I don’t know how much the kids learned about the Base Ten number system, but Yachel was a *huge* hit; my kids still treat him like he is one of the family.

Day 3

I read them a book called something like *5 Cats*, in which the cats categorize their family members into different groups (3 are male and 2 are female; 1 is black, 2 are white, and 1 is calico; etc). I brought hula hoops, and then I asked questions so that the kids could sort themselves (“Stand in that hula hoop if you are wearing something blue today.”). This was a bit of a flop.

Day 4 (March 2016)

This was a Pi Day celebration. I found a bunch of circular lids of different sizes, and cut up a bunch of pipe-cleaners so that they were the length of the diameters of the lids. Then I hot-glued googly eyes on them, and called them “Diameter Worms.” I made up a story about how Diameter Worms find circles to live in, just like hermit crabs. The Diameter Worms need to have a circle that is exactly the right size for it. Then I asked them to figure out how many Diameter Worms can lie end-to-end around the outside of their circle home. First, they made a prediction, then they actually wrapped the worms around the home. Of course, everyone learned that “a little more than three worms” could fit around, regardless of the size.

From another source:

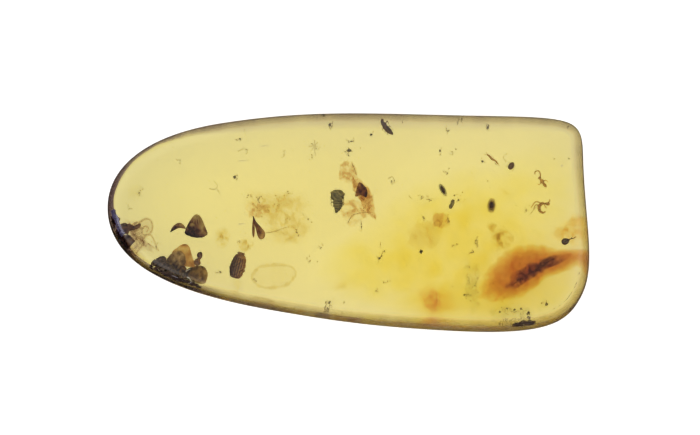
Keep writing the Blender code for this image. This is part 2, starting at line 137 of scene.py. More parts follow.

I don’t know how much they learned about pi, but it started a Diameter Worm craze in my son that lasted for several months.

Day 5

1. More work on subsets and quantifiers, as we did in Day 1.

2. I did something with 3×3 patterns, but I don’t remember what.

3. I gave students cut-out polygons and scissors, and they had to do certain challenges. For instance, cut quads into 2 triangles, or cut a quadrilateral into 2 quadrilaterals, or cut a quadrilateral into a triangle and pentagon.)

Day 6 (11/2016)

1. We did Danielson’s Which one doesn’t belong?

2. We played Nim on graphs, which is a game developed by Marie Meyer and me for her senior thesis.

Day 7 (12/10/2016)

We played (in an unstructured way) with Base 10 blocks (there were only two kids that week).

Day 8 (January 2017)

1. Danielson’s How many? to get at the idea of units.

2. We talked about “Doot Aliens.” When Doot Alien A touches Doot Alien B’s nose (which makes a “Doot!” sound), both Aliens disappear and some Doot Alien C reappears in its place (A-Doot-B always results in the same C, although B-Doot-A might not result in C). There are Ghost Aliens such that A-Doot-Ghost yields A, as does Ghost-Doot-A. I asked them: “What happens when one Ghost touches another Ghost’s nose?” They didn’t come up with the answer, but a couple of them have asked me about Doot Aliens (without me prompting) since then.

3. I gave them a bunch of statements like, “The sky is blue” and “There are seven people in the room,” and I asked them whether each statement was true or false. Then I asked about “This sentence is false.”

4. More of Danielson’s Which one doesn’t belong?

Day 9 (February 2017)

One-cut hearts to celebrate Valentine’s Day (plus, one-cut stars to celebrate Betsy Ross).

Day 10 (March 2017)

I am working a new Pi Day activity, but I haven’t thought of it yet.